71Mr Hyde's evidence was, however, unaccompanied by any independent expert evidence as to the reasonableness of the fees and disbursements charged. Nor was any breakdown given of the disbursements, save lump sum figures included in Curwoods Lawyers' tax invoices to Elders in respect of counsel and expert witnesses.
72I am not able to assess, from a perusal of Curwoods Lawyers' tax invoices to Elders, whether the professional costs it charged are reasonable. In the absence of independent expert evidence on that topic, it would not be appropriate for me to seek to do so. As there is no evidence before me as to the details of the disbursements for which Elders have been invoiced, I am also not able to make any assessment as to the reasonableness of those amounts.
73In those circumstances I am not prepared to make the gross sum costs order sought by Elders.
74As for Mr Allpass, the evidence comprised an affidavit by Mr Brett Heath, a solicitor employed by Carter Newell Lawyers who assumed the role of counsel in the preparation for, and conduct of these proceedings on behalf of Mr Allpass.
75Mr Heath also tendered a report from Ms Deborah Vine-Hall, an expert costs consultant.
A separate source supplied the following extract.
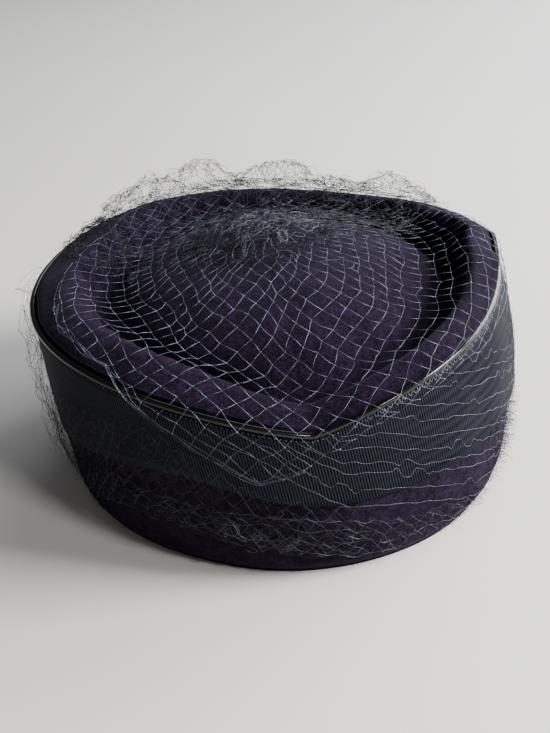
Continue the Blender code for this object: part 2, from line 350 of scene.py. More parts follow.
def strands(lines, radius, sides):
    """Tubes along lines[n, k, 3], open at the ends: rings of points round each line, turned square to it."""
    count, steps = lines.shape[:2]
    along = unit(np.gradient(lines, axis=1))
    aside = unit(np.cross(along, SIDEWAYS))
    upward = np.cross(along, aside)
    turn = np.arange(sides) * TURN / sides
    around = aside[:, :, None] * np.cos(turn)[:, None] + upward[:, :, None] * np.sin(turn)[:, None]
    thick = np.broadcast_to(radius if radius.ndim == 2 else radius[:, None], (count, steps))
    points = lines[:, :, None] + around * thick[:, :, None, None]
    base = np.arange(count)[:, None, None] * (steps * sides)
    return points.reshape(-1, 3), (ring_faces(steps, sides)[None] + base).reshape(-1, 4)


def strand_piece(name, groups, finish):
    """One piece of groups of strands, each with lines, radii and a number of sides, and closed ends."""
    points, faces, offset = [], [], 0
    for lines, radius, sides in groups:
        count, steps = lines.shape[:2]
        made, quads = strands(lines, radius, sides)
        points.append(made)
        faces.append(np.concatenate([quads[:, [0, 1, 2]], quads[:, [0, 2, 3]]]) + offset)
        first = np.arange(count) * steps * sides
        for start, back in ((first, True), (first + (steps - 1) * sides, False)):
            for k in range(1, sides - 1):
                pair = (start + k + 1, start + k) if back else (start + k, start + k + 1)
                faces.append(np.stack([start, *pair], axis=-1) + offset)
        offset += len(made)
    return new_piece(name, np.concatenate(points), np.concatenate(faces), finish)


# Materials


class Value:
    """A socket that holds a number, with maths written as an expression."""

    def __init__(self, shade, socket):
        self.shade = shade
        self.socket = socket

    def join(self, operation, *others):
        return self.shade.node("ShaderNodeMath", {"operation": operation}, dict(enumerate((self, *others))))

    def __add__(self, other):
        return self.join("ADD", other)

    def __mul__(self, other):
        return self.join("MULTIPLY", other)

    def __sub__(self, other):
        return self.join("SUBTRACT", other)

    def sine(self):
        return self.join("SINE")


class Shade:
    """A material with one Principled shader, and the nodes that feed it."""

    def __init__(self, name, **constants):
        self.material = bpy.data.materials.new(name)
        self.material.use_nodes = True
        self.tree = self.material.node_tree
        self.shader = self.tree.nodes["Principled BSDF"]
        for socket, value in constants.items():
            self.shader.inputs[socket.replace("_", " ")].default_value = value

    def node(self, kind, settings=None, sockets=None, out=0):
        """Adds a node: its settings first, then the values or links of its sockets."""
        made = self.tree.nodes.new(kind)
        for key, value in (settings or {}).items():
            if key == "stops":
                self.set_stops(made.color_ramp, value)
            else:
                setattr(made, key, value)
        for key, value in (sockets or {}).items():
            if isinstance(value, Value):
                self.tree.links.new(value.socket, made.inputs[key])
            else:
                made.inputs[key].default_value = value
        return Value(self, made.outputs[out])

    def set_stops(self, ramp_of, stops):
        """Gives a colour ramp its positions and colours."""
        for k, (position, colour) in enumerate(stops):
            stop = ramp_of.elements[k] if k < 2 else ramp_of.elements.new(position)
            stop.position = position
            stop.color = (*colour, 1.0)

    def object_place(self):
        """Place on the piece, in metres."""
        return self.node("ShaderNodeTexCoord", out="Object")

    def own_uv(self):
        """The piece's own UV."""
        return self.node("ShaderNodeUVMap", {"uv_map": "UVMap"}, out="UV")

    def noise(self, place_of, scale, detail=2.0, roughness=0.5):
        """Noise from 0 to 1 with about as many bumps to the metre as its scale."""
        return self.node(
            "ShaderNodeTexNoise",
            sockets={"Vector": place_of, "Scale": scale, "Detail": detail, "Roughness": roughness},
            out="Fac",
        )

    def colours(self, factor, stops):
        """Colour by a factor, from stops of position and colour."""
        return self.node("ShaderNodeValToRGB", {"stops": stops}, {"Fac": factor}, out="Color")

    def feed(self, **links):
        """Links values to the shader's sockets by their names."""
        for socket, value in links.items():
            self.tree.links.new(value.socket, self.shader.inputs[socket.replace("_", " ")])

    def bump(self, height, distance, strength=1.0):
        """Relief from a height of 0 to 1, as deep as a distance."""
        sockets = {"Height": height, "Distance": distance, "Strength": strength}
        self.feed(Normal=self.node("ShaderNodeBump", sockets=sockets, out="Normal"))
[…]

76Mr Heath's affidavit did not place into evidence tax invoices sent from Carter Newell Lawyers to Mr Allpass. Rather Mr Heath provided what he described an "overview" of the work done, but without "a description of every task performed in the conduct of the defence".
77Mr Heath annexed to his affidavit a schedule setting out the work done by the various lawyers at Carter Newell Lawyers (principally Mr Heath), the hourly rates of those lawyers, the hours worked, and the resultant professional costs charged.
78The total number of "hours worked" was stated to be 918.12 (of which 546.97 was attributed to Mr Heath). The total professional costs were stated to be $276,134.24 (of which $183,234.95 was attributed to Mr Heath).
79Mr Heath's affidavit did not reveal how much time any particular legal service took or how much was charged in relation to any particular legal service.
80Mr Heath also annexed a "schedule of disbursements" (including counsel's fees, accommodation, travel and other like expenses) totalling $51,665.02. Thus Mr Heath's affidavit revealed that the total costs and disbursements incurred by Mr Allpass were in the order of $328,000.
81In her report, Ms Vine-Hall purported to opine that "the amount of the reasonable costs payable by" Mr Allpass was in the order of $321,000.
82Mr Blount objected to the admission into evidence of that purported opinion and, in the course of hearing, I upheld that objection and rejected the relevant paragraphs of Ms Vine-Hall's opinion. The basis of that ruling was that (save for explaining why Ms Vine-Hall discounted certain disbusments charged by Carter Newell to Mr Allpass by some $15,000) Ms Vine-Hall's report did not explain by what process of reasoning she reached the conclusion she purported to give.
83Ms Vine-Hall opined that:
(a)the rates charged by the various lawyers at Carter Newell Lawyers were reasonable;
(b)the amounts paid to external counsel were reasonable;
(c)the division of labour between the various lawyers within Carter Newell was reasonable;
(d)staffing levels at Carter Newell were conservative; and
(e)with one minor exception, the disbursements incurred were reasonable.
84Ms Vine-Hall did not, however, express any opinion that the amount of time spent by the various lawyers at Carter Newell, including Mr Heath, was reasonable. That was no doubt because the form of Mr Heath's affidavit was such that she was unable to do so. In those circumstances, I was not able to understand by what process of reasoning Ms Vine-Hall reached the conclusions to which objection was taken.
85In my opinion the evidence adduced on behalf of Mr Allpass is not adequate for me to make a gross sum costs order and I decline to do so.